● WHAT YOU ARE ASKED TO DO: Starting at the line that contains "imported = [obj", reproduce each line exactly up to and including the line that contains "return mix(front_y, seam_y, z / seam_z)". Reproduce nothing else.

● SOURCE MATERIAL:
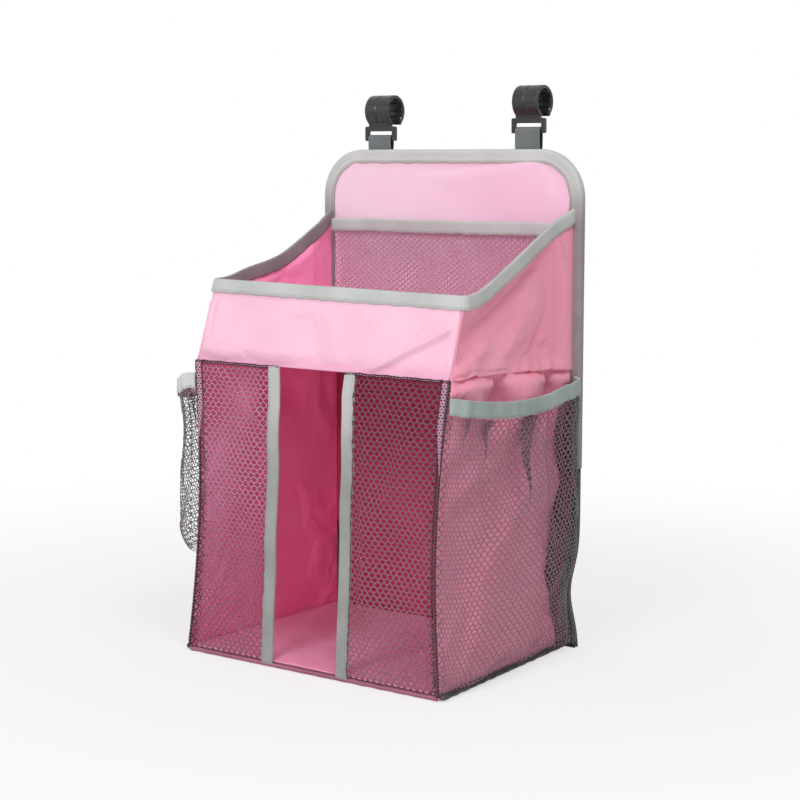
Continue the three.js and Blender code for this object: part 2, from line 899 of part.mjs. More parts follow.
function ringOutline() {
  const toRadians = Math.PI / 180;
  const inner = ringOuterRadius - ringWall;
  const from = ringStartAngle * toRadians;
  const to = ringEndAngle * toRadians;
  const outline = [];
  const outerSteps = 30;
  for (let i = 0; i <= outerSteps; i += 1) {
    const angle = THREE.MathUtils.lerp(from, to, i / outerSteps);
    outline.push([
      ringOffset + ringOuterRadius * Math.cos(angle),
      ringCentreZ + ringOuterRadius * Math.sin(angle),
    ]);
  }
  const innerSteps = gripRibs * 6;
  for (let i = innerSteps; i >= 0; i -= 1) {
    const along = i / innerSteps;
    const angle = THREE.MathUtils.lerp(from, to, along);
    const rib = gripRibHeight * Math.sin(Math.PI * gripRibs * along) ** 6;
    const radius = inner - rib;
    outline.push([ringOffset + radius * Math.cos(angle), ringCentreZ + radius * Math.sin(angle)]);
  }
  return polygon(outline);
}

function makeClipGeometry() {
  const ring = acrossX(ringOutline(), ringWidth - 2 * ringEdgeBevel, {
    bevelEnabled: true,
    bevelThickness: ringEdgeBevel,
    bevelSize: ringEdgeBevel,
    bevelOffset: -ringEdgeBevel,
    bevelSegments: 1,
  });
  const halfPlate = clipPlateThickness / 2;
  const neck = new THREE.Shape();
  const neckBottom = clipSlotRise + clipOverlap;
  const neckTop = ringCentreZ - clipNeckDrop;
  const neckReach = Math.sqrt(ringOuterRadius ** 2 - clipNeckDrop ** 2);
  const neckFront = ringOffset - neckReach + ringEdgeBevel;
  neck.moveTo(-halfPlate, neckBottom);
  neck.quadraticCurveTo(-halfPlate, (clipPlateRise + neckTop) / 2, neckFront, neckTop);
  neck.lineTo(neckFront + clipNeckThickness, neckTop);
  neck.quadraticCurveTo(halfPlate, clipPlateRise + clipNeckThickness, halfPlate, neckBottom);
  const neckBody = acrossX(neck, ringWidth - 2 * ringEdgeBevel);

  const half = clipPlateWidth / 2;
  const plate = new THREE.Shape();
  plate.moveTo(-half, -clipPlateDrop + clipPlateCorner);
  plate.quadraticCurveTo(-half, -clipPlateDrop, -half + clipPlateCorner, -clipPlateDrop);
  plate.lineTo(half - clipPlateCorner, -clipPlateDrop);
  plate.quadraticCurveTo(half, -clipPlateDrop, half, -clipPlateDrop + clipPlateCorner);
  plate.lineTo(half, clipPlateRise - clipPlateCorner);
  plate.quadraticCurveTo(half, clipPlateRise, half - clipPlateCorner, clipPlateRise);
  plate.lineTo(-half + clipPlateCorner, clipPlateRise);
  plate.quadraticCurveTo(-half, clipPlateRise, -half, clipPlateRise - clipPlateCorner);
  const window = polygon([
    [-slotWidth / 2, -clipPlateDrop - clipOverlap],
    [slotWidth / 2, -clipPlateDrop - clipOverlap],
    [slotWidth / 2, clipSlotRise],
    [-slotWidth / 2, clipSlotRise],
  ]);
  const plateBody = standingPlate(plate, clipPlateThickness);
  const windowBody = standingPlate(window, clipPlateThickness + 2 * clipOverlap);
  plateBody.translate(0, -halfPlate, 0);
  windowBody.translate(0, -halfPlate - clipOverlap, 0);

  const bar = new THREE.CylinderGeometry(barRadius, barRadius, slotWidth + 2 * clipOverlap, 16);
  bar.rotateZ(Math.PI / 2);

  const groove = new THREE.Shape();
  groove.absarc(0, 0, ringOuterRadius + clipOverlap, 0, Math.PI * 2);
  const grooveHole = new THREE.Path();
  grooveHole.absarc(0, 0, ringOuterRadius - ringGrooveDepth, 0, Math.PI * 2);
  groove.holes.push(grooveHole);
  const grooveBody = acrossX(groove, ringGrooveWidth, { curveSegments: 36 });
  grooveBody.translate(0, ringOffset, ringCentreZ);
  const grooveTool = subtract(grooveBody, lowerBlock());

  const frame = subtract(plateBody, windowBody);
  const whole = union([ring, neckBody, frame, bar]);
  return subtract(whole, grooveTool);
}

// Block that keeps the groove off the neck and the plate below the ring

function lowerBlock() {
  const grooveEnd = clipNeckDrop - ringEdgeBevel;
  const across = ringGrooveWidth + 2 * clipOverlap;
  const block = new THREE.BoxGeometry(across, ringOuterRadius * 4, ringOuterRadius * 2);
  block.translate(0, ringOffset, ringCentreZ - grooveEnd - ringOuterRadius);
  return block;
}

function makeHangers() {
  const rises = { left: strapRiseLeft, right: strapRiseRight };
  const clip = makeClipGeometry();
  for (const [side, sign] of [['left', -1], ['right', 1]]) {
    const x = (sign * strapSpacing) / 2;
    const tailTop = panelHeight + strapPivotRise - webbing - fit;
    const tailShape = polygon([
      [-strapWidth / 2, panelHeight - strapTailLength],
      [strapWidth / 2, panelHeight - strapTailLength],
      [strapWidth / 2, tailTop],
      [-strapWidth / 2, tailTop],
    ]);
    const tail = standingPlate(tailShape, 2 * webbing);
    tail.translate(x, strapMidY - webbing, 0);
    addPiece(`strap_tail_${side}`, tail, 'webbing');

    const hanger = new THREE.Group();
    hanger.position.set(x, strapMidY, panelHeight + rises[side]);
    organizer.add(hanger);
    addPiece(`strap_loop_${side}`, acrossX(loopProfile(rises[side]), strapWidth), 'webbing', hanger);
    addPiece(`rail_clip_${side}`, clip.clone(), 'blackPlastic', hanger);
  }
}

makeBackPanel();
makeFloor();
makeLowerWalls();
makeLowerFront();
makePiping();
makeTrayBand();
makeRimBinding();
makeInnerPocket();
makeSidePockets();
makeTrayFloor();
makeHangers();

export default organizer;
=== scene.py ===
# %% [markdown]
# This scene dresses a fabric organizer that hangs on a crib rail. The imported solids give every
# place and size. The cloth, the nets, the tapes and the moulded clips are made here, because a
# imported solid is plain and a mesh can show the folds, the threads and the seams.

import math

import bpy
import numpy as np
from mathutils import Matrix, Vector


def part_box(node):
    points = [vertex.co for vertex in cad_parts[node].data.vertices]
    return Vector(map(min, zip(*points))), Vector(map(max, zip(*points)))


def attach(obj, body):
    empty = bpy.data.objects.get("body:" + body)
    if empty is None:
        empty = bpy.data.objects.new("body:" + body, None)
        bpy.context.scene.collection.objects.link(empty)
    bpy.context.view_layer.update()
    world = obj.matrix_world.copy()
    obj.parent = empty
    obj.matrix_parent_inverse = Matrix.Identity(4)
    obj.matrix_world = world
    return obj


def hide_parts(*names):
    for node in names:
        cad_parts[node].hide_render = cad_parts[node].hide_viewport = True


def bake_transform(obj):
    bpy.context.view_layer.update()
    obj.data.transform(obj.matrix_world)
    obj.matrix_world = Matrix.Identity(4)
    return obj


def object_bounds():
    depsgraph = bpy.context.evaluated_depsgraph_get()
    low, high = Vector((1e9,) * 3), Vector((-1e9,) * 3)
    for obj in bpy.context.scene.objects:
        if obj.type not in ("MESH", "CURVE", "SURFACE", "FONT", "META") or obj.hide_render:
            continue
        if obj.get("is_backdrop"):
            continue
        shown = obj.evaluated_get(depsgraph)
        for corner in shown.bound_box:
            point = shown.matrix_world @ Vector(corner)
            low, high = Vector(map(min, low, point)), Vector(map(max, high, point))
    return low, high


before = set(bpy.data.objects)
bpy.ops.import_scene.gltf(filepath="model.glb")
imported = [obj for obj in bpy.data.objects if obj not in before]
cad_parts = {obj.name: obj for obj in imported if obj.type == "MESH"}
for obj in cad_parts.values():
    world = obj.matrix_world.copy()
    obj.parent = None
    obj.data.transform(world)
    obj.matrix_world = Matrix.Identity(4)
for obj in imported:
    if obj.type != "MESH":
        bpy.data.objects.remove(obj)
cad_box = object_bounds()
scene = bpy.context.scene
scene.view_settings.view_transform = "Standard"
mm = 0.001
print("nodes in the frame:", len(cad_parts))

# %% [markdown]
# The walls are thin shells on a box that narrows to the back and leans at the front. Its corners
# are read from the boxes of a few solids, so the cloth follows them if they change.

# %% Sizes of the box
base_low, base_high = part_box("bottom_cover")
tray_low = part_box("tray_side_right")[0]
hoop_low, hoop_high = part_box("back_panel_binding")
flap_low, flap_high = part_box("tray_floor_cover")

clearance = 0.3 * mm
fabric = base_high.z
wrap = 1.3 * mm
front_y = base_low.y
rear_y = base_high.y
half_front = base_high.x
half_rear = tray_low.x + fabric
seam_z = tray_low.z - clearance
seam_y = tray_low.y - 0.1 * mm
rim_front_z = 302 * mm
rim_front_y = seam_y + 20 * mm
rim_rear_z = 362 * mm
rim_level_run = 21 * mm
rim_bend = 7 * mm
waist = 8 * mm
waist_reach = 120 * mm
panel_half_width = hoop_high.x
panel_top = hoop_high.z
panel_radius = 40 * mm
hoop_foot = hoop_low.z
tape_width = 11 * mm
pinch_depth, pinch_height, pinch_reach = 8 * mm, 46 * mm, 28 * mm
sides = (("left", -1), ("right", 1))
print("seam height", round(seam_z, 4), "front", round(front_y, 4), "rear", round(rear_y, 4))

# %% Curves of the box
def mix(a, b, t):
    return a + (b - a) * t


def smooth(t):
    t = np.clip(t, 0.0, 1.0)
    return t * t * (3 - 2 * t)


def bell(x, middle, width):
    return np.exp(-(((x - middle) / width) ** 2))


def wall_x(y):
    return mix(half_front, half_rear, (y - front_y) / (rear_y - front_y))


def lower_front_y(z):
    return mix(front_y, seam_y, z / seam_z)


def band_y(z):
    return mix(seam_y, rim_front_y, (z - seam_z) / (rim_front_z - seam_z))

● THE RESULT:
imported = [obj for obj in bpy.data.objects if obj not in before]
cad_parts = {obj.name: obj for obj in imported if obj.type == "MESH"}
for obj in cad_parts.values():
    world = obj.matrix_world.copy()
    obj.parent = None
    obj.data.transform(world)
    obj.matrix_world = Matrix.Identity(4)
for obj in imported:
    if obj.type != "MESH":
        bpy.data.objects.remove(obj)
cad_box = object_bounds()
scene = bpy.context.scene
scene.view_settings.view_transform = "Standard"
mm = 0.001
print("nodes in the frame:", len(cad_parts))

# %% [markdown]
# The walls are thin shells on a box that narrows to the back and leans at the front. Its corners
# are read from the boxes of a few solids, so the cloth follows them if they change.

# %% Sizes of the box
base_low, base_high = part_box("bottom_cover")
tray_low = part_box("tray_side_right")[0]
hoop_low, hoop_high = part_box("back_panel_binding")
flap_low, flap_high = part_box("tray_floor_cover")

clearance = 0.3 * mm
fabric = base_high.z
wrap = 1.3 * mm
front_y = base_low.y
rear_y = base_high.y
half_front = base_high.x
half_rear = tray_low.x + fabric
seam_z = tray_low.z - clearance
seam_y = tray_low.y - 0.1 * mm
rim_front_z = 302 * mm
rim_front_y = seam_y + 20 * mm
rim_rear_z = 362 * mm
rim_level_run = 21 * mm
rim_bend = 7 * mm
waist = 8 * mm
waist_reach = 120 * mm
panel_half_width = hoop_high.x
panel_top = hoop_high.z
panel_radius = 40 * mm
hoop_foot = hoop_low.z
tape_width = 11 * mm
pinch_depth, pinch_height, pinch_reach = 8 * mm, 46 * mm, 28 * mm
sides = (("left", -1), ("right", 1))
print("seam height", round(seam_z, 4), "front", round(front_y, 4), "rear", round(rear_y, 4))

# %% Curves of the box
def mix(a, b, t):
    return a + (b - a) * t


def smooth(t):
    t = np.clip(t, 0.0, 1.0)
    return t * t * (3 - 2 * t)


def bell(x, middle, width):
    return np.exp(-(((x - middle) / width) ** 2))


def wall_x(y):
    return mix(half_front, half_rear, (y - front_y) / (rear_y - front_y))


def lower_front_y(z):
    return mix(front_y, seam_y, z / seam_z)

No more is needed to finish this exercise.